If Mrs. Wreh is right in her impression that the GSP may be related to AGOA, according to analysts, then the suggestion that Liberia may be unable to transform the "tool" into a useful instrument for the reconstruction of Liberia that is now the priority of the Sirleaf administration.

The reason, they say, is Liberia's reconstruction is a political and security reality that needs ready cash from international partners pending the ability of the country to develop, streamline, and launch its economic recovery program.

"You certainly can't require a country like Liberia to meet all of these standards in order to compete in highly competitive developed world market with competitors holding unmatched advantages. This is what GSP requires unless I am proven wrong by further clarification," said produce exporter Emmanuel W. Vaney of Gardnersville.

Many think Vaney is right given existing realities in the trade market in Liberia.

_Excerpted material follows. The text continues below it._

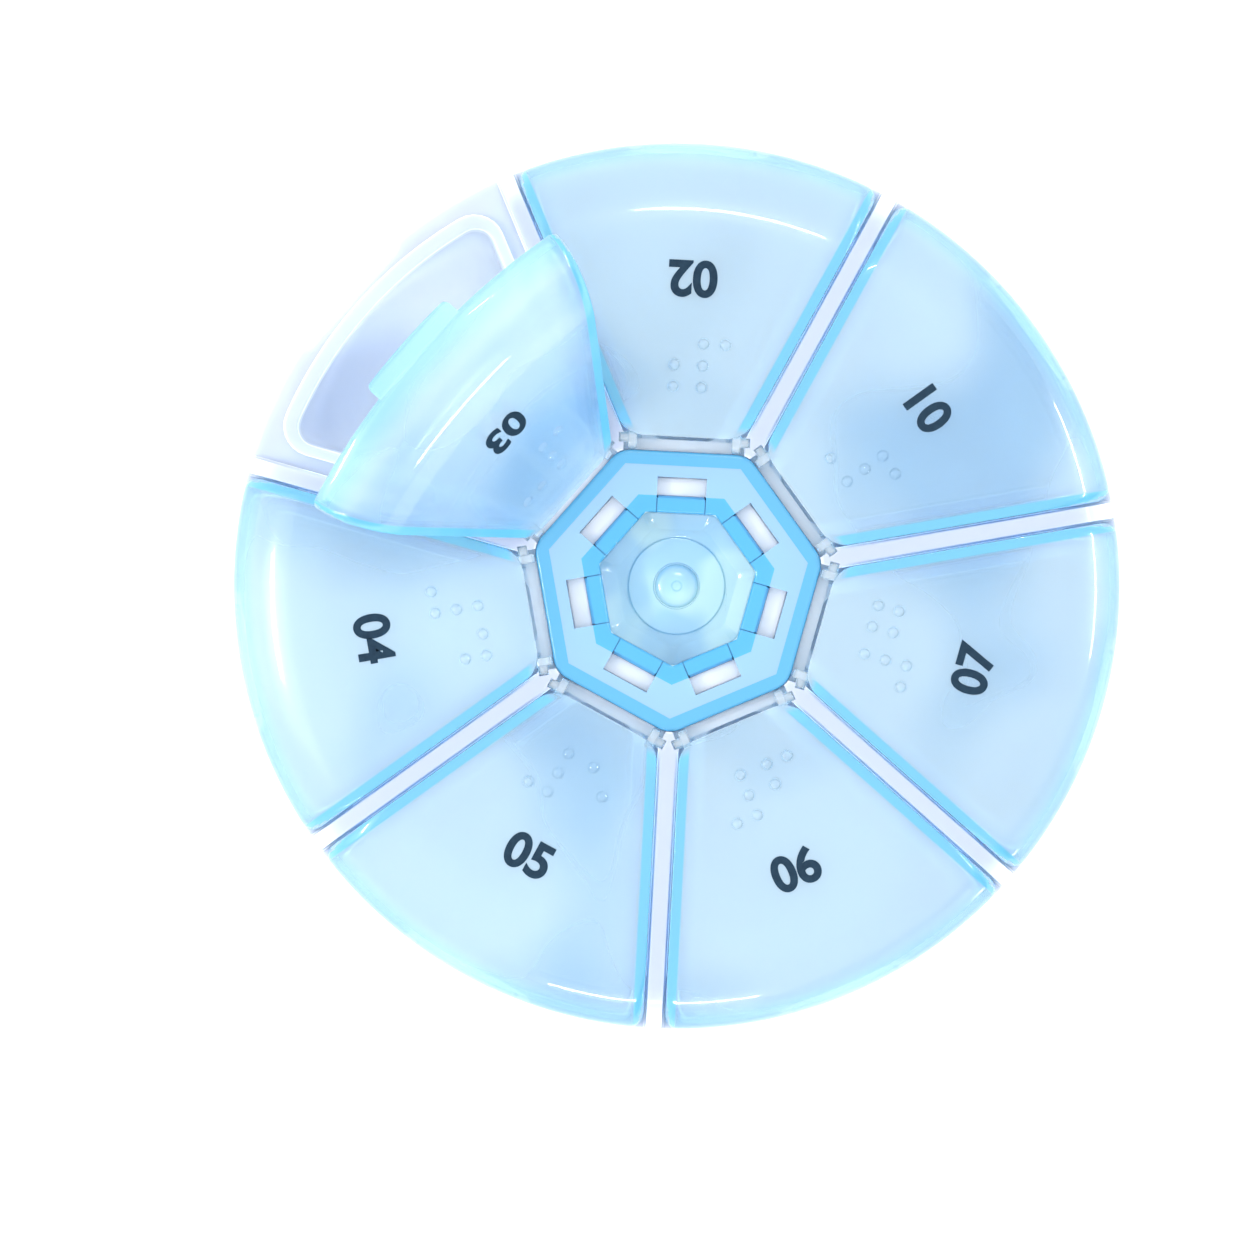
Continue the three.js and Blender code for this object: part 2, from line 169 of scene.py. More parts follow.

According to them Liberia has not had and that in this situation made worst by 14 years of devastating civil war, does not have the facilities to meet the required trade standards as set by the U.S. Trade Department.

Currently, according to Mrs. Wreh, Liberia's pre-export and pre-marketing inspectors, BIVAC or Bureau Veritas has no facilities on the ground that could be certified under international trade standards.

What this means, observers say, is that Liberia is unlikely to benefit from the much-heralded gift intended for a desperate nation from Washington.

This, they contend, will be the case at least for the next several months, if it will ever be possible, that is.

Meanwhile newly appointed Labor Minister of Liberia, Samuel Kofi Woods has called on the Liberian Parliament to review all unjust laws that encourage the exploitation of workers.